See: Mary Reid: "Dil Hildebrand: Going Back to the Drawing Board" catalogue essay accompanying the exhibition Back to the Drawing Board, YYZ Artists Outlet, Sept. 10 – Dec. 10 2011 http://www.yyzartistsoutlet.org
[2] See: Simon Baier: "Professional Painting, Tatlin's Counter-Reliefs", in Tatlin/Baier,Simon et al./Museum Tingueley: Tatlin, New Art for a New World. (Ostfildern: Hatje Cantz Verlag 2012)
[3] Svetlana Alpers: "The View from the Studio" in The Vexations of Art, Velázquez and Others. (New Haven and London: Yale University Press 2005)pp 9 – 47 (p.14). Reprinted in Mary Jane Jacob and Michelle Grabner, eds.: The Studio Reader, On the Space of the Artist. (Chicago: University of Chicago Press 2010).
[4] Ibid, p.24
[5] I am indebted here to John Roberts' idea of "The Post-Cartesian Artist", Ch. 4 in: John Roberts: The Intangibilities of Form, Skill and Deskilling in Art After the Ready-made. (London/New York: Verso 2007)
The artist would like to acknowledge the support of the Conseil des arts et des lettres du Québec.
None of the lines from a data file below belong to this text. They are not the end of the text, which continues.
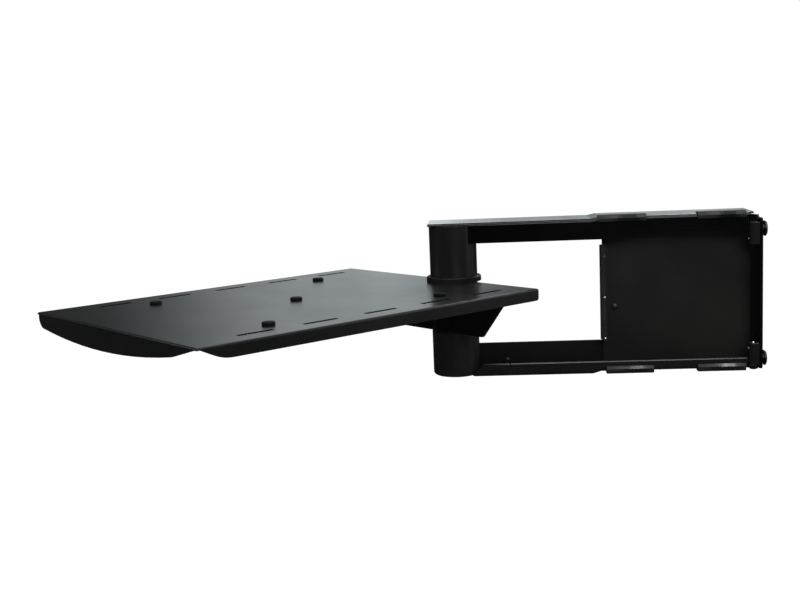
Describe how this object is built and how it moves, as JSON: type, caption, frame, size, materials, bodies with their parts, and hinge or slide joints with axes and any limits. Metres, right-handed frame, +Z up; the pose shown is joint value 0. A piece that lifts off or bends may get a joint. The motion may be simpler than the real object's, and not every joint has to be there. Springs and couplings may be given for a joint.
{
  "type": "laptop arm mount",
  "caption": "Wall-track laptop arm: hinged plate, folded two-rail arm with cover panel, and a sheet tray that swivels on a post between the rails.",
  "frame": {"origin": "centre of the track plate's back face, on the wall", "axes": "+X into the wall, +Z up, the arm reaches out along -X and opens its rails toward -Y"},
  "size_m": [0.7266, 0.4895, 0.1672],
  "materials": {
    "satin_black": "satin black powder coat",
    "clip_black": "glossy black moulding",
    "rubber": "black rubber",
    "plastic": "black moulded plastic",
    "steel": "plain turned steel",
    "zinc": "zinc-plated steel",
    "bronze": "sintered bronze"
  },
  "bodies": {
    "wall": {"track_plate": "satin_black", "upper_track_stud": "satin_black", "lower_track_stud": "satin_black", "upper_knuckle": "satin_black", "lower_knuckle": "satin_black", "grub_screws": "zinc"},
    "arm": {"upper_rail": "satin_black", "lower_rail": "satin_black", "rail_screw": "satin_black", "web_panel": "satin_black", "edge_guard": "rubber", "guard_screws": "zinc", "panel_plug": "plastic", "upper_inner_clip": "clip_black", "upper_outer_clip": "clip_black", "lower_inner_clip": "clip_black", "lower_outer_clip": "clip_black", "upper_tube": "satin_black", "lower_tube": "satin_black", "lower_tube_cap": "plastic", "upper_tube_core": "steel", "lower_tube_core": "steel", "swivel_shaft": "steel", "shaft_nut": "zinc", "collar": "plastic", "thrust_ring": "plastic", "upper_pivot": "zinc", "lower_pivot": "zinc", "upper_spacer": "satin_black", "lower_spacer": "satin_black", "hinge_washers": "steel"},
    "tray": {"tray_pan": "satin_black", "tray_bracket": "satin_black", "bracket_nuts": "zinc", "hub": "satin_black", "upper_bush": "bronze", "lower_bush": "bronze", "bumper_middle": "rubber", "bumper_left_near": "rubber", "bumper_right_near": "rubber", "bumper_right_far": "rubber", "bumper_left_far": "rubber"}
  },
  "joints": [
    {"name": "arm_swing", "type": "hinge", "parent": "wall", "child": "arm", "pos_m": [-0.0082, -0.019, 0], "axis": [0, 0, 1], "range_deg": [-5, 90]},
    {"name": "tray_swivel", "type": "hinge", "parent": "arm", "child": "tray", "pos_m": [-0.3174, 0, 0], "axis": [0, 0, 1], "range_deg": [-120, 75]}
  ]
}
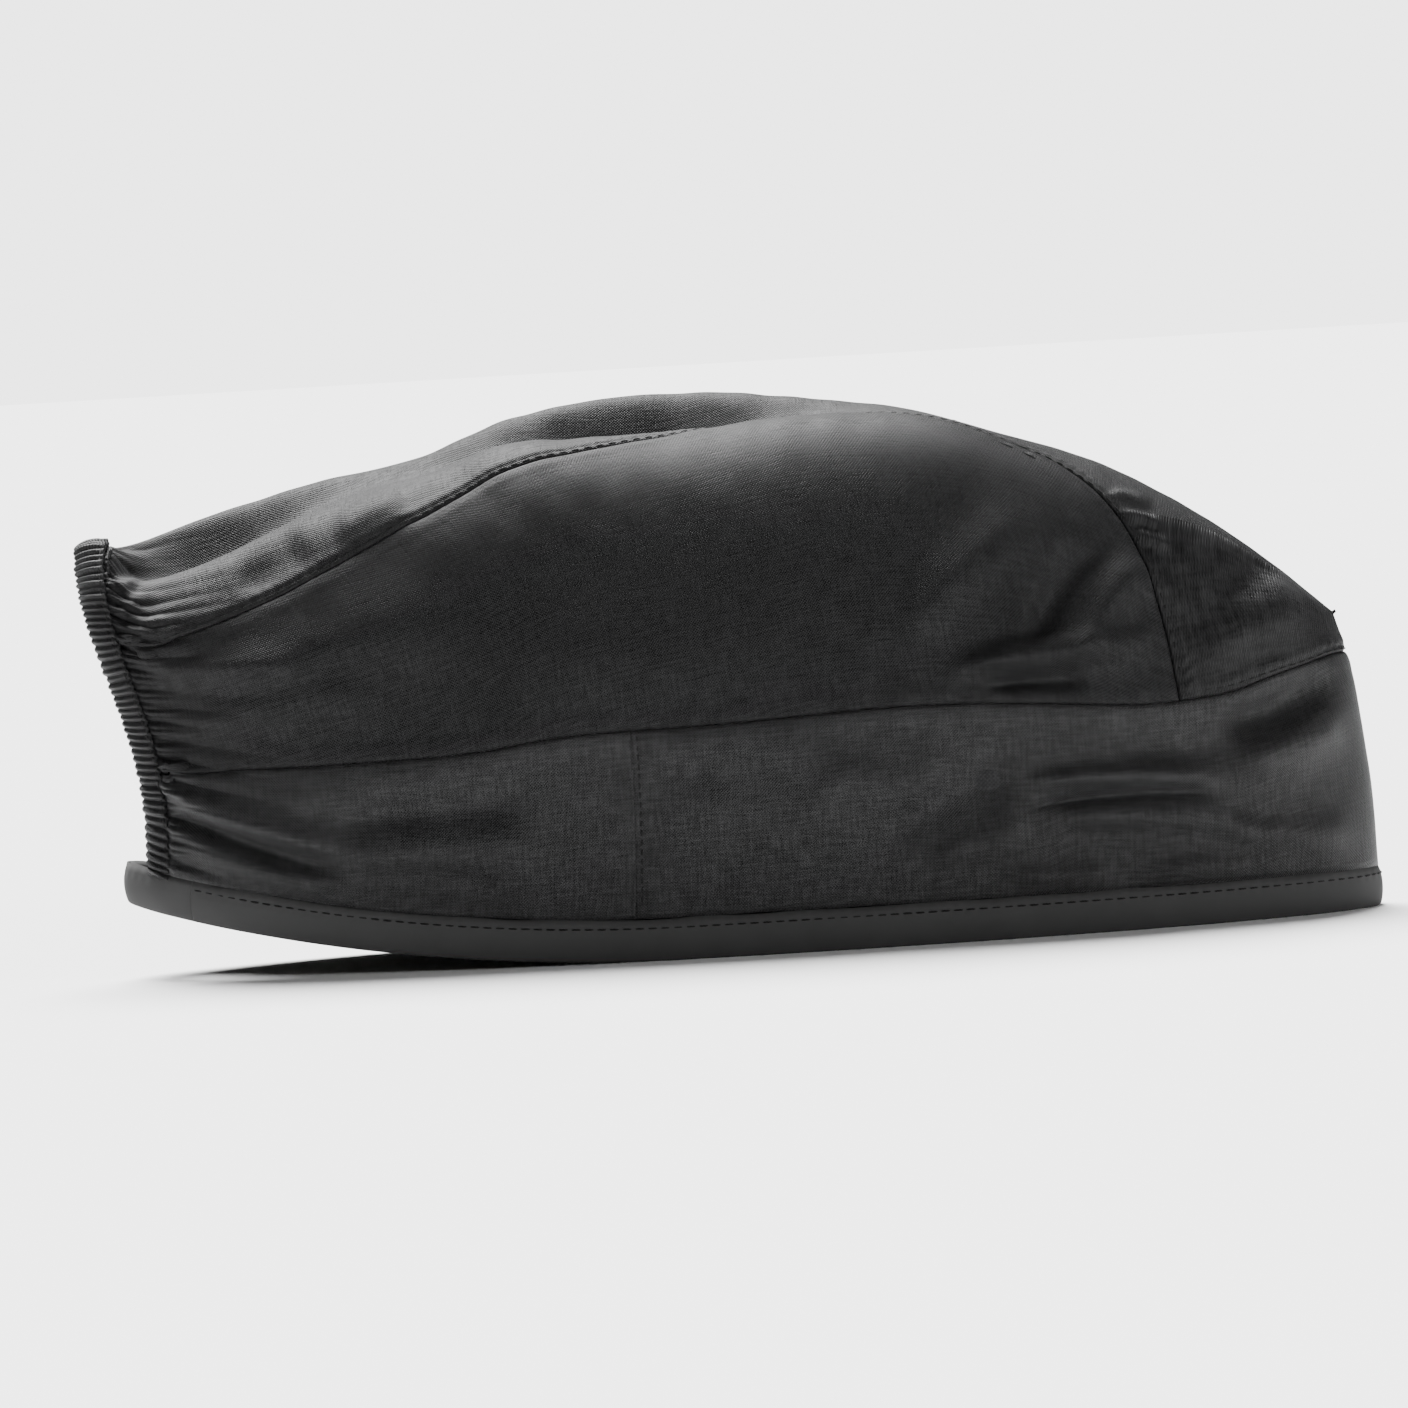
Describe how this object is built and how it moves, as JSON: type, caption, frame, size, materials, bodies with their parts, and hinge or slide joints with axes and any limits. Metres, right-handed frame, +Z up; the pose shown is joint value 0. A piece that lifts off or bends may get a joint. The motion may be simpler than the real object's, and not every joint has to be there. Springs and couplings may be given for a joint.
{
  "type": "chef cap",
  "caption": "Low banded fabric chef cap with a centre crown strip, two side panels, a folded hem and an elastic arch over the nape opening.",
  "frame": {"origin": "on the surface that the hem rests on, under the middle of the cap", "axes": "+X to the forehead along the cap's length, +Y to the wearer's left, +Z up to the crown"},
  "size_m": [0.278, 0.0744, 0.1193],
  "materials": {
    "cloth": "plain woven, slight sheen",
    "hem_cloth": "plain woven, folded and pressed",
    "lining": "soft matt",
    "elastic": "woven elastic tape",
    "thread": "spun polyester thread"
  },
  "bodies": {
    "cap": {"front_band": "cloth", "rear_band_right": "cloth", "rear_band_left": "cloth", "crown_centre_panel": "cloth", "crown_side_panel_right": "cloth", "crown_side_panel_left": "cloth", "hem_binding": "hem_cloth", "nape_strap": "hem_cloth", "sweatband": "lining", "hem_thread": "thread", "band_seam_thread": "thread", "crown_seam_thread_right": "thread", "crown_seam_thread_left": "thread", "band_joint_thread_right": "thread", "band_joint_thread_left": "thread"},
    "nape_arch": {"nape_casing": "cloth", "nape_elastic": "elastic", "casing_thread": "thread"}
  },
  "joints": [
    {"name": "nape_stretch", "type": "hinge", "parent": "cap", "child": "nape_arch", "pos_m": [-0.1281, 0, 0.024], "axis": [0, -1, 0], "range_deg": [0, 12], "stiffness_Nm_per_rad": 0.3}
  ]
}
The Gallery thanks SODEC for its support.
BIOGRAPHY
Dil Hildebrand was born in Winnipeg, Canada, and obtained his MFA at Concordia University, Montreal in 2008. In 2006 he was the national winner of the RBC Painting Competition. Hildebrand has participated in international exhibitions including the 4th Beijing International Art Biennale in Beijing, China and the National Gallery of Canada Biennial in 2012. His work has been collected by major museums throughout Canada, including the Montreal Museum of Fine Arts, Musée d'art contemporain de Montréal, and the National Gallery of Canada, the Art Bank of the Canada Council and in several corporate collections including the RBC Royal Bank, the Bank of Montreal, TD Canada Trust, Bennett Jones LLP, Ernst and Young Osler Hoskin & Harcourt LLP and McCarthy Tétrault LLP. He lives and works in Montreal.